Celebramos este ano o centenário do "Oitavário pela unidade da Igreja", que em seguida se tornou "Semana de Oração pela Unidade dos Cristãos". Há cem anos, o Padre Paul Wattson, na época ainda ministro episcopaliano, idealizou um oitavário de oração pela unidade, que foi celebrado pela primeira vez em Gaymoor (Nova Iorque) de 18 a 25 de Janeiro de 1908. Esta tarde, é com grande alegria que dirijo a minha saudação ao Ministro-Geral e à delegação internacional dos Irmãos e das Irmãs franciscanas do Atonement, Congregação fundada pelo Padre Paul Wattson e promotora da sua herança espiritual. Nos anos trinta do século passado, o oitavário de oração conheceu importantes adaptações com o estímulo sobretudo do Abbé Paul Couturier de Lião, também ele grande promotor do ecumenismo espiritual. O seu convite a "rezar pela unidade da Igreja assim como Cristo a quer e segundo os meios que Ele quer", permitiu que cristãos de todas as tradições se unissem numa só oração pela unidade. Damos graças a Deus pelo grande movimento de oração que, há cem anos, acompanha e ampara os crentes em Cristo na sua busca de unidade. A barca do ecumenismo nunca teria saído do porto se não tivesse sido movida por esta ampla corrente de oração e impelida pelo sopro do Espírito Santo.

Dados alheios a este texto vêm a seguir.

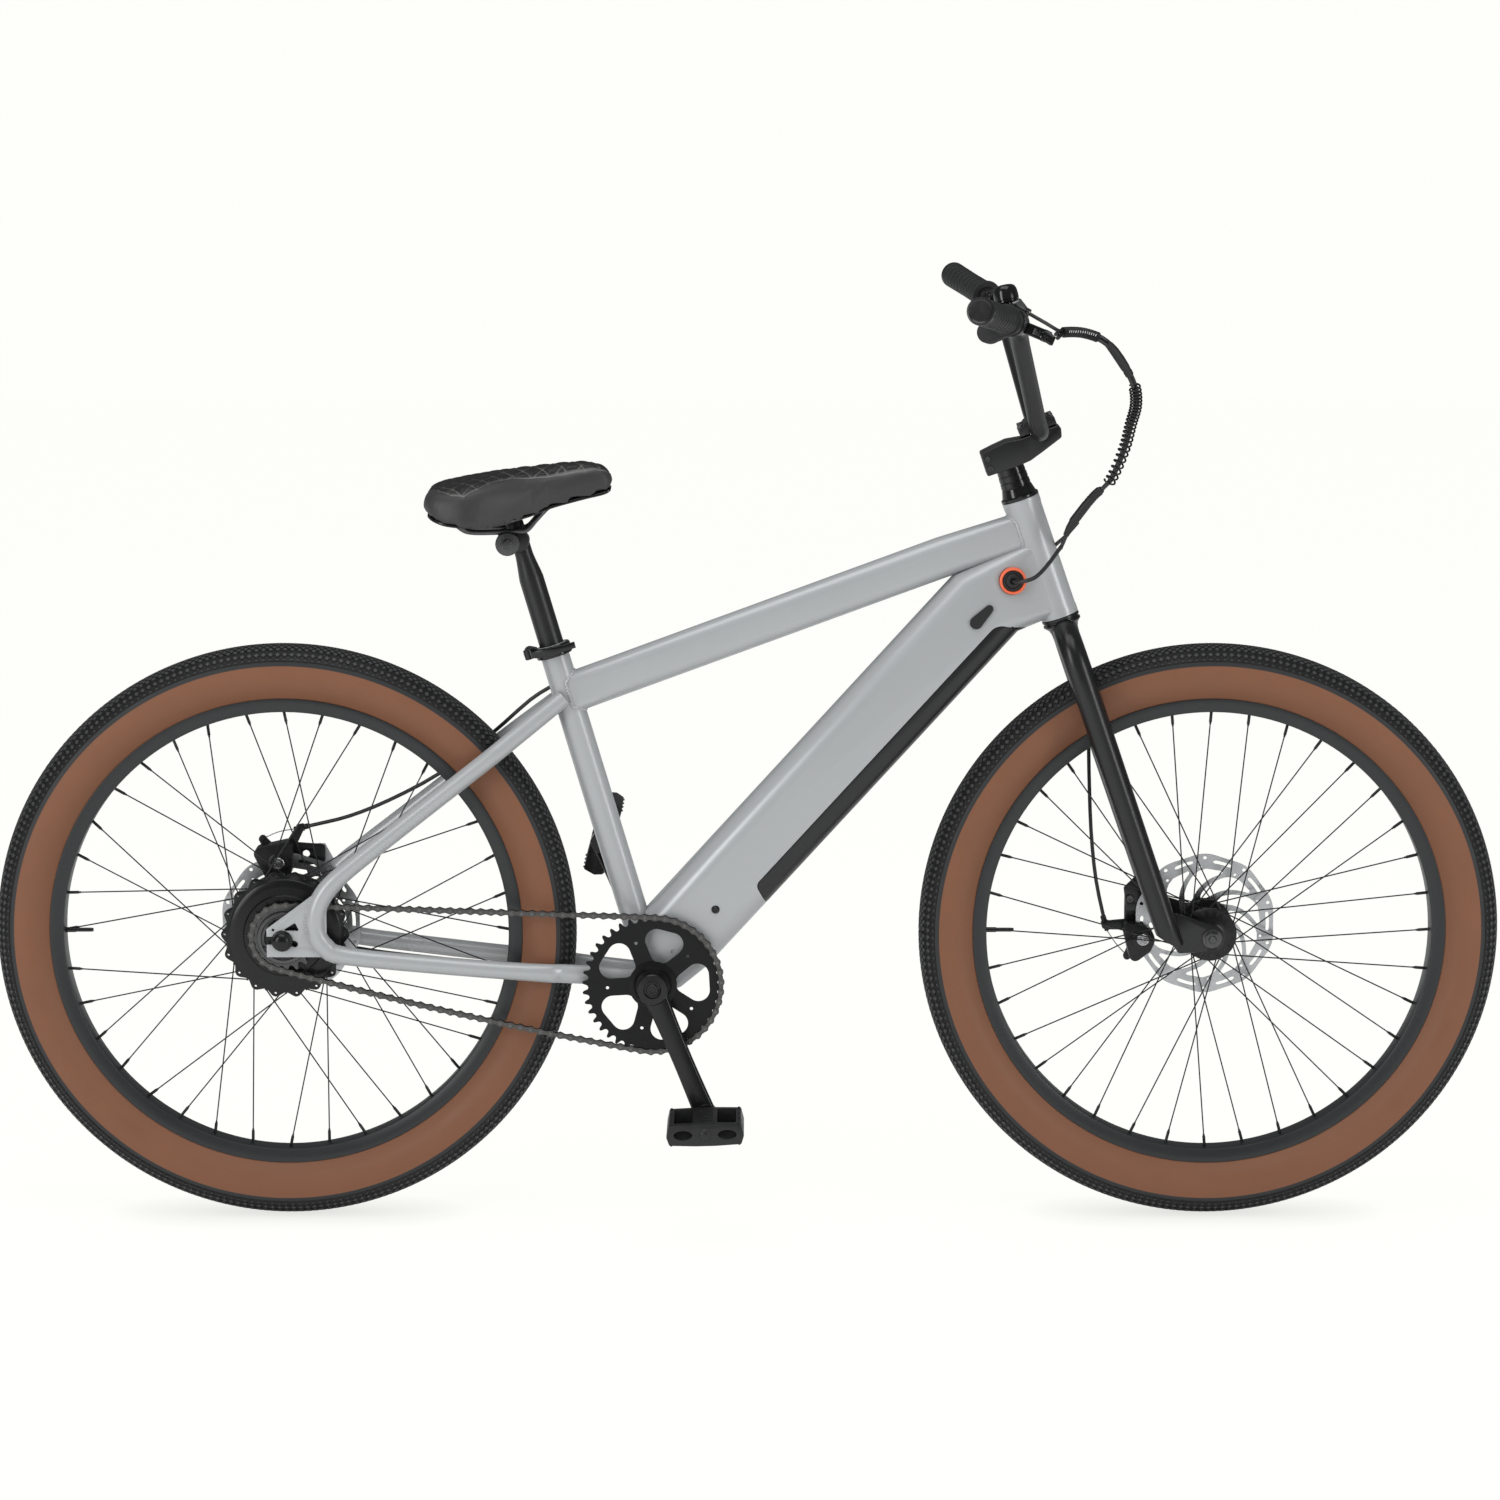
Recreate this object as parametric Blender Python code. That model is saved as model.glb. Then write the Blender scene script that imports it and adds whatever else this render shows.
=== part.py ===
"""An electric BMX bike: fat tan-wall tyres, disc brakes, hub motor and a battery in the down tube.

Metres, +Z up, +X forward, the drive side towards -Y. The origin is on the ground, midway between the axles.
"""

from math import acos, atan2, cos, degrees, pi, radians, sin

import bmesh
import bpy
from mathutils import Vector

for old in list(bpy.data.objects):
    bpy.data.objects.remove(old, do_unlink=True)

# Driving sizes.
GAP = 0.0003
WHEEL_RADIUS = 0.362
WHEEL_SIDES = 30
REAR_AXLE = Vector((-0.575, 0.0, WHEEL_RADIUS))
FRONT_AXLE = Vector((0.575, 0.0, WHEEL_RADIUS))
CRANK_AXLE = Vector((-0.1176, 0.0, 0.302))
HEAD_BOTTOM = Vector((0.386, 0.0, 0.758))
HEAD_TOP = Vector((0.336, 0.0, 0.903))
SEAT_TOP = Vector((-0.2395, 0.0, 0.712))
SEAT_TUBE_RADIUS = 0.0178
SEATPOST_RADIUS = 0.0152
STEERER_RADIUS = 0.0143
BAR_RADIUS = 0.0111
BAR_CENTRE = Vector((0.357, 0.0, 0.988))
CRANK_LENGTH = 0.170
CHAIN_PITCH = 0.0127
CHAIN_LINKS = 104
CHAINRING_TEETH = 42
SPROCKET_TEETH = 20
CHAIN_Y = -0.0485
FRONT_ROTOR_Y = 0.0412
REAR_ROTOR_Y = 0.0482

X = Vector((1.0, 0.0, 0.0))
Y = Vector((0.0, 1.0, 0.0))
Z = Vector((0.0, 0.0, 1.0))
STEER = (HEAD_TOP - HEAD_BOTTOM).normalized()
SEAT = (SEAT_TOP - CRANK_AXLE).normalized()
HEAD_LENGTH = (HEAD_TOP - HEAD_BOTTOM).length


def look(name, colour, roughness, metallic=0.0):
    """A material of its own for one sub-part."""
    made = bpy.data.materials.new(name)
    made.use_nodes = True
    shader = made.node_tree.nodes["Principled BSDF"]
    shader.inputs["Base Color"].default_value = (*colour, 1.0)
    shader.inputs["Roughness"].default_value = roughness
    shader.inputs["Metallic"].default_value = metallic
    return made


def solid(points, faces):
    """A mesh object from its points and faces, with the faces turned outward."""
    mesh = bpy.data.meshes.new("solid")
    mesh.from_pydata([tuple(point) for point in points], [], faces)
    shape = bmesh.new()
    shape.from_mesh(mesh)
    bmesh.ops.recalc_face_normals(shape, faces=shape.faces)
    shape.to_mesh(mesh)
    shape.free()
    made = bpy.data.objects.new("solid", mesh)
    bpy.context.collection.objects.link(made)
    return made


def loft(rings, closed=False):
    """A skin through rings of equal count, capped at both ends or closed back on itself."""
    count = len(rings[0])
    points = [point for ring in rings for point in ring]
    faces = []
    for i in range(len(rings) if closed else len(rings) - 1):
        a = i * count
        b = (i + 1) % len(rings) * count
        for j in range(count):
            k = (j + 1) % count
            faces.append((a + j, a + k, b + k, b + j))
    if not closed:
        faces.append(tuple(range(count)))
        faces.append(tuple(range(len(points) - count, len(points))))
    return solid(points, faces)


def turned(centre, axis, profile, sides=20, bored=False, flat_down=False):
    """A turned piece from (radius, along) points, capped at both ends, or closed on itself when bored."""
    axis = Vector(axis).normalized()
    start = -Z if abs(axis.z) < 0.9 else X
    first = (start - axis * start.dot(axis)).normalized()
    second = axis.cross(first)
    rings = []
    for radius, along in profile:
        ring = []
        for i in range(sides):
            angle = 2 * pi * (i + (0.5 if flat_down else 0.0)) / sides
            ring.append(Vector(centre) + axis * along + (first * cos(angle) + second * sin(angle)) * radius)
        rings.append(ring)
    return loft(rings, closed=bored)


def rod(start, end, radius, sides=10):
    """A plain round bar between two points."""
    start = Vector(start)
    axis = Vector(end) - start
    return turned(start, axis, [(radius, 0.0), (radius, axis.length)], sides)


def fitting(radius, sides):
    """The radius of a many-sided bore that leaves a gap round a pin of this radius."""
    return (radius + GAP) / cos(pi / sides)


def oval(half_u, half_v, sides):
    return [(half_u * cos(2 * pi * i / sides), half_v * sin(2 * pi * i / sides)) for i in range(sides)]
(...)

Conjuntamente à Semana de oração, muitas comunidades religiosas e monásticas convidaram e ajudaram os seus membros a "rezar incessantemente" pela unidade dos cristãos. Nesta ocasião que nos vê reunidos, recordamos em particular a vida e o testemunho da Irmã Maria Gabriella da Unidade (1914-1936), irmã trapista do mosteiro de Grottaferrata (actualmente em Vitorchiano). Quando a sua superiora, encorajada pelo Abbé Paul Couturier, convidou as irmãs a rezar e a fazer dom de si pela unidade dos cristãos, a Irmã Maria Gabriella sentiu-se imediatamente envolvida e não hesitou em dedicar a sua jovem existência a esta grande causa. Precisamente hoje é o vigésimo quinto aniversário da sua beatificação feita pelo meu predecessor, o Papa João Paulo II. Aquele acontecimento teve lugar nesta Basílica precisamente a 25 de Janeiro de 1983, durante a celebração de encerramento da Semana de Oração pela Unidade. Na sua homilia, o Servo de Deus ressaltou os três elementos sobre os quais se constrói a busca da unidade: a conversão, a cruz e a oração. Sobre estes três elementos fundaram-se também a vida e o testemunho da Irmã Maria Gabriella. O ecumenismo tem grande necessidade, hoje como ontem, do grande "mosteiro invisível" do qual falava o Abbé Paul Couturier, daquela vasta comunidade de cristãos de todas as tradições que, sem clamor, rezam e oferecem a sua vida para que se realize a unidade.

Além disso, há precisamente 40 anos, as comunidades cristãs de todo o mundo recebem para a Semana meditações preparadas conjuntamente pela Comissão "Fé e Constituição" do Conselho Ecuménico das Igrejas e pelo Pontíficio Conselho para a Promoção da Unidade dos Cristãos. Esta feliz colaboração permitiu ampliar o vasto círculo de oração e preparar os seus conteúdos de modo mais adequado. Esta tarde, saúdo cordialmente o Rev.do Dr. Samuel Kobia, Secretário-Geral do Conselho Ecuménico das Igrejas, que veio a Roma para se unir a nós no centenário da Semana de oração. Sinto-me feliz pela presença dos membros do "Grupo Misto de Trabalho", que saúdo com afecto. O Grupo Misto é o instrumento de cooperação entre a Igreja católica e o Conselho Ecuménico das Igrejas na nossa busca comum de unidade. E, como todos os anos, dirijo a minha saudação fraterna também aos bispos, aos sacerdotes, aos pastores das diversas Igrejas e Comunidades eclesiais que têm aqui em Roma os seus representantes. A vossa participação nesta oração é expressão evidente dos vínculos que nos unem em Jesus Cristo: "Pois onde estiverem reunidos em Meu nome, dois ou três, Eu estou no meio deles" (Mt 18, 20).

Nesta histórica Basílica, a 28 de Junho próximo, abrir-se-á o ano consagrado ao testemunho e ao ensinamento do apóstolo Paulo. Que o seu incansável fervor em construir o Corpo de Cristo na unidade nos ajude a rezar incessantemente pela plena unidade de todos os cristãos! Amém!